━━━ EXTRACTED ENTRIES
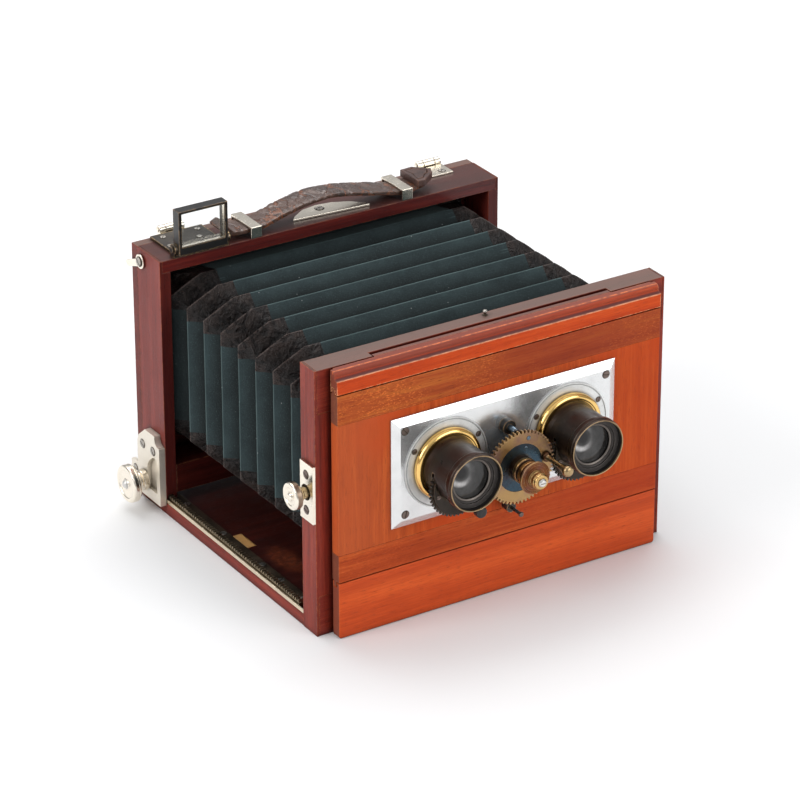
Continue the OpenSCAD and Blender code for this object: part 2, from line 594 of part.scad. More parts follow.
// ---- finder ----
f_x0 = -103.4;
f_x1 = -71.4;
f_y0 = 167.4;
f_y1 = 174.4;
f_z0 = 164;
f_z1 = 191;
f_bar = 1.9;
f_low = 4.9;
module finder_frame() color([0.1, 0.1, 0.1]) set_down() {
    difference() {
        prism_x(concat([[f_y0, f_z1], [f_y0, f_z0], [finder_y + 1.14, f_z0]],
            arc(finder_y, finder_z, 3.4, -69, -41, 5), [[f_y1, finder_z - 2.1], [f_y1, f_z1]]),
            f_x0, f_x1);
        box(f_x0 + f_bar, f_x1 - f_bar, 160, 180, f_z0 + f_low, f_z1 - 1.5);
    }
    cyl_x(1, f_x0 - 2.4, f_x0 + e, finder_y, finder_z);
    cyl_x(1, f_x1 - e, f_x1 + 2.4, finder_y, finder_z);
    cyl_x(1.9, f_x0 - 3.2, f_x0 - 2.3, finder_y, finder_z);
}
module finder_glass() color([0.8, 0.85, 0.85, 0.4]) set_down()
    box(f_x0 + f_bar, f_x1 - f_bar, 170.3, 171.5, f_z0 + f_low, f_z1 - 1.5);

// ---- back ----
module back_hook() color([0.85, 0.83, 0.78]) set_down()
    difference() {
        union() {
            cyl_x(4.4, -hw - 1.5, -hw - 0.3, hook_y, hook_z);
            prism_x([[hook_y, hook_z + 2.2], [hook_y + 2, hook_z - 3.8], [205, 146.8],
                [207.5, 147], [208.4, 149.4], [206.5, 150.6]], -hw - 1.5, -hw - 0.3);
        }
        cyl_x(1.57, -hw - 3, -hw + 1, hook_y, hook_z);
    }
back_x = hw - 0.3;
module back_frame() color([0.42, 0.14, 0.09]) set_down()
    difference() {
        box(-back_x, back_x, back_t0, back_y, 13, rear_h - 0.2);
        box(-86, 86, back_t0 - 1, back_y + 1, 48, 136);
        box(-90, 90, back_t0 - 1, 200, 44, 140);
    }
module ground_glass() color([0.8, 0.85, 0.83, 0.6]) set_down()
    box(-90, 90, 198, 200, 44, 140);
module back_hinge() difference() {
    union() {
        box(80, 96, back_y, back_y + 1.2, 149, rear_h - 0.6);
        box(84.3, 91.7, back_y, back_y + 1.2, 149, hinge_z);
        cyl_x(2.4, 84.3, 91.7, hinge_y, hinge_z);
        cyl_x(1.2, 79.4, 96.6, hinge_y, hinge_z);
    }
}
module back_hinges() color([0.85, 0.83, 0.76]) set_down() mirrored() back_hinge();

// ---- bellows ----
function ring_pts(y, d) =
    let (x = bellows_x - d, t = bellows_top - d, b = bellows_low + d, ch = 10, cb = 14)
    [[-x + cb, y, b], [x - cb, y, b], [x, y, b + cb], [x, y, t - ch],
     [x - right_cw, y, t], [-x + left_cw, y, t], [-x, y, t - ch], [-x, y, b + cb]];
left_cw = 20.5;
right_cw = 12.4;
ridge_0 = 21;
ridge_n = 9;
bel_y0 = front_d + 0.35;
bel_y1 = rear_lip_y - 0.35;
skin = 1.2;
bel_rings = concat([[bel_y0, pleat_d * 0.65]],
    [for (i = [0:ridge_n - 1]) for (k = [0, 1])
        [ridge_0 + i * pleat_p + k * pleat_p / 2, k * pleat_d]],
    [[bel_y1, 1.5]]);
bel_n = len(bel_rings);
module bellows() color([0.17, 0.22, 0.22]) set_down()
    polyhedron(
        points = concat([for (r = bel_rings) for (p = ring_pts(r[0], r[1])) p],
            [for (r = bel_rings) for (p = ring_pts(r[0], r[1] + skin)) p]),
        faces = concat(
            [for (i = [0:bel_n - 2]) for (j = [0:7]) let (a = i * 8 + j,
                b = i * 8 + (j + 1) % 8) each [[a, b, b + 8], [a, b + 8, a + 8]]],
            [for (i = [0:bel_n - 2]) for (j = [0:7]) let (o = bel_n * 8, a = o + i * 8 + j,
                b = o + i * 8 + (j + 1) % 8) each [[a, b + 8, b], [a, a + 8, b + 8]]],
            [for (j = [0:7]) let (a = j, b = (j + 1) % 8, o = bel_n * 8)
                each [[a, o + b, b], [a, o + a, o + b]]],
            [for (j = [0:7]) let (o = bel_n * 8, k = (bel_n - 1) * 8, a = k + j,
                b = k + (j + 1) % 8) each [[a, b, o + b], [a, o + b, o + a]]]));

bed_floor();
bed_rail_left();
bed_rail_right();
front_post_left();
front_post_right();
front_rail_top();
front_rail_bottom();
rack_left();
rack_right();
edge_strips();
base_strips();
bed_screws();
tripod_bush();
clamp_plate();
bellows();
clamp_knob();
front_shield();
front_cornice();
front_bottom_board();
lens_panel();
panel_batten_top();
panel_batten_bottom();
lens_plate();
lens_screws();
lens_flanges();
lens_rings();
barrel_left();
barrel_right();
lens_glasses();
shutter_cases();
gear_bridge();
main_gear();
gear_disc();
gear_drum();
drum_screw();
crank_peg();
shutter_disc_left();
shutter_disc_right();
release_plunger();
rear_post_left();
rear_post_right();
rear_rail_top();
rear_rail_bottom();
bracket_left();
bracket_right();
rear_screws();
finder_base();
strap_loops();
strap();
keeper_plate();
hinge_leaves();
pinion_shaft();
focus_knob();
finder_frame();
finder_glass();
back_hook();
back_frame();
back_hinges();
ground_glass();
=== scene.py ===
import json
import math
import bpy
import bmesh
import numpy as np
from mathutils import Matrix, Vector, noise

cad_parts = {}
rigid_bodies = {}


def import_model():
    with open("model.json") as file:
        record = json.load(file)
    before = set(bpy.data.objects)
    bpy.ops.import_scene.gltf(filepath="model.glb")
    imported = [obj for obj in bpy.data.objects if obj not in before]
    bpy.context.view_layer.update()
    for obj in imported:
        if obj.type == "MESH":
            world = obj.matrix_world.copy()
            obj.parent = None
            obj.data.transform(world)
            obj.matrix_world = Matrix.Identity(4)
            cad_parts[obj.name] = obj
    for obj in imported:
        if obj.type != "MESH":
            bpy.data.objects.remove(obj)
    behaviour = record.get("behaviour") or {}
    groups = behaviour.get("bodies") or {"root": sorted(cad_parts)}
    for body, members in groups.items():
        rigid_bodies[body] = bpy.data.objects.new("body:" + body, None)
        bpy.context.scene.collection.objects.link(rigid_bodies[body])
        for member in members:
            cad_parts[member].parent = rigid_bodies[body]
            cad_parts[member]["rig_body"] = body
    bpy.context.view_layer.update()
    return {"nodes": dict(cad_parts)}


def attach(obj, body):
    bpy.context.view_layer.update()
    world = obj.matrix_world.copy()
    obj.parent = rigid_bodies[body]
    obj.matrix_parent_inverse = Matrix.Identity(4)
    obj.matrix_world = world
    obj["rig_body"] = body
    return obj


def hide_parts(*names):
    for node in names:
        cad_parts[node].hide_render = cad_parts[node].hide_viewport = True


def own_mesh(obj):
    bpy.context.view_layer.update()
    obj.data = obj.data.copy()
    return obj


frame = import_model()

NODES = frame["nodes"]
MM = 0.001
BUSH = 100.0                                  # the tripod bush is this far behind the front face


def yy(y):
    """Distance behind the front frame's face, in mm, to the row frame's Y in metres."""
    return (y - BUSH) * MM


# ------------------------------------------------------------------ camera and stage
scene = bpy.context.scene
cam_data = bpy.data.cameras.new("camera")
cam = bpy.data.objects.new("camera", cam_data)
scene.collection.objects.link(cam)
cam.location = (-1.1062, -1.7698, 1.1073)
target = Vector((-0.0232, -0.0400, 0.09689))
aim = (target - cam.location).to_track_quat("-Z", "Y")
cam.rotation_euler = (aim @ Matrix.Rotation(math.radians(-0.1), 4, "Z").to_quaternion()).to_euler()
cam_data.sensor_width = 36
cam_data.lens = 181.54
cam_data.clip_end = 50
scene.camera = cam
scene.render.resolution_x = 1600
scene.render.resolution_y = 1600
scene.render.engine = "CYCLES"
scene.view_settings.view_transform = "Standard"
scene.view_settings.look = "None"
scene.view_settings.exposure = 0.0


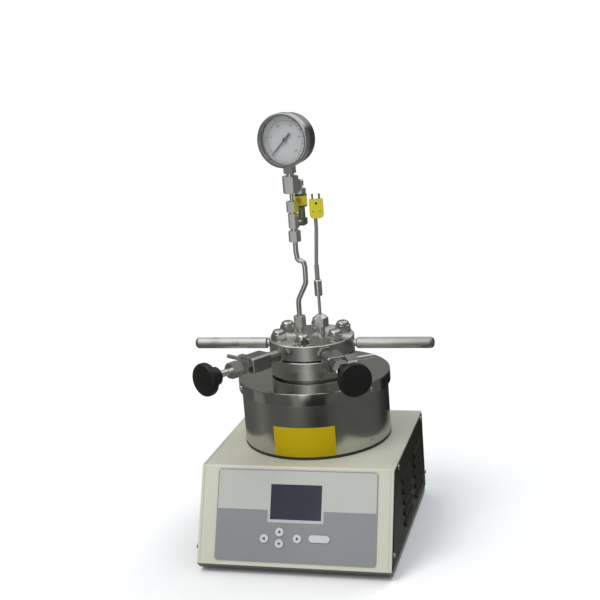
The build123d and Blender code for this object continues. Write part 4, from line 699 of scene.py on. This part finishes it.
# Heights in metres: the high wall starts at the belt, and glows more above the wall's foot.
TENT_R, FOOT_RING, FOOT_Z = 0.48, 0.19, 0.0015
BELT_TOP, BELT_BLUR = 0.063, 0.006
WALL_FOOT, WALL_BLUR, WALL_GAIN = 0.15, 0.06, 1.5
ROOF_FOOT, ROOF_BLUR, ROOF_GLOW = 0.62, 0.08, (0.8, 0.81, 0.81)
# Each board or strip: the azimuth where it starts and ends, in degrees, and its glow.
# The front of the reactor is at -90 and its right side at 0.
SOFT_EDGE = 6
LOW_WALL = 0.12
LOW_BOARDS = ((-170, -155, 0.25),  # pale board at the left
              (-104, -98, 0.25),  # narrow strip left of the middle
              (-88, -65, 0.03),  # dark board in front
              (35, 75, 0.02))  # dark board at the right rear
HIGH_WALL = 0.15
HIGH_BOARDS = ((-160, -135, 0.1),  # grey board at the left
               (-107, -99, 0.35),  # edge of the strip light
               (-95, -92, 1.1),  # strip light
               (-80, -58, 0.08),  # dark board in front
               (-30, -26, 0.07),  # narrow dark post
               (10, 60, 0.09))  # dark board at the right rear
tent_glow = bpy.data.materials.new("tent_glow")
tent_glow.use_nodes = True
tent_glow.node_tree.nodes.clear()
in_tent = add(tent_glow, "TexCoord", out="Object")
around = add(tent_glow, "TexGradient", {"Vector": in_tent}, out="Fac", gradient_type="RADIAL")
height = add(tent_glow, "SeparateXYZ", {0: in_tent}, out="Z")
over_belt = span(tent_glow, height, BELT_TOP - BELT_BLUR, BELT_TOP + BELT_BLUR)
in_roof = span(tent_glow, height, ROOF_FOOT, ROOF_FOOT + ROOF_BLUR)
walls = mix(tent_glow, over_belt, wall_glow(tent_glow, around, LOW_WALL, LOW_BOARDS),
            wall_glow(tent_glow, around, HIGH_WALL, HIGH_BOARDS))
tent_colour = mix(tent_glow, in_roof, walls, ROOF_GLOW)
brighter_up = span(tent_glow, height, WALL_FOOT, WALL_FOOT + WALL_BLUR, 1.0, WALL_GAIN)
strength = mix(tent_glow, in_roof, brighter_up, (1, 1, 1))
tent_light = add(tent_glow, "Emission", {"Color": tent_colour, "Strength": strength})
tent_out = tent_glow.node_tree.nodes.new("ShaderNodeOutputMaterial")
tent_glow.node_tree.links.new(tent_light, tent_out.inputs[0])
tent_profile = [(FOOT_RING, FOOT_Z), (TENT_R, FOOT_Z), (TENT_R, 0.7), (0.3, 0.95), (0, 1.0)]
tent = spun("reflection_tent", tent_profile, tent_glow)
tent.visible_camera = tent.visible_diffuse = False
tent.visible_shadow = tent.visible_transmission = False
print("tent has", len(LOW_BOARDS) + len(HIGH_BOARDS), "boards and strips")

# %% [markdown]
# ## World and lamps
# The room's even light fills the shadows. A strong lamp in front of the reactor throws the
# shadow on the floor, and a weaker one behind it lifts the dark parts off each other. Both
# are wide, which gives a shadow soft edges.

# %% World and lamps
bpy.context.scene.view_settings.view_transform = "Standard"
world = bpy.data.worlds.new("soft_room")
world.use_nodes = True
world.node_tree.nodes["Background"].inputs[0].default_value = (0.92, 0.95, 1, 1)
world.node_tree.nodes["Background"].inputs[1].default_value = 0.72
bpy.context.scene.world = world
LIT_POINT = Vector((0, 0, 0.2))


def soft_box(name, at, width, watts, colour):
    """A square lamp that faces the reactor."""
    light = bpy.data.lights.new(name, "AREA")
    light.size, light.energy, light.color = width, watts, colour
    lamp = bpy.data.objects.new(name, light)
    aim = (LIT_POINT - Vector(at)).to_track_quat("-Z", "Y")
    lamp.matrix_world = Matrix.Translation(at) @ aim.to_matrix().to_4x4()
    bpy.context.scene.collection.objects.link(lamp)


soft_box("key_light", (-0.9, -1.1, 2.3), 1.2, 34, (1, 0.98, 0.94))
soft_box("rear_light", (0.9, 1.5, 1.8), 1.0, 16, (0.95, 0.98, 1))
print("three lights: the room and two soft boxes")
━━━━━━
_WHAT TO DO_
Repeat these lines exactly and nothing more: the one containing "shutter_disc_left();", the one containing "before = set(bpy.data.objects)", and all the lines between.

_EXPECTED OUTPUT_
shutter_disc_left();
shutter_disc_right();
release_plunger();
rear_post_left();
rear_post_right();
rear_rail_top();
rear_rail_bottom();
bracket_left();
bracket_right();
rear_screws();
finder_base();
strap_loops();
strap();
keeper_plate();
hinge_leaves();
pinion_shaft();
focus_knob();
finder_frame();
finder_glass();
back_hook();
back_frame();
back_hinges();
ground_glass();
=== scene.py ===
import json
import math
import bpy
import bmesh
import numpy as np
from mathutils import Matrix, Vector, noise

cad_parts = {}
rigid_bodies = {}


def import_model():
    with open("model.json") as file:
        record = json.load(file)
    before = set(bpy.data.objects)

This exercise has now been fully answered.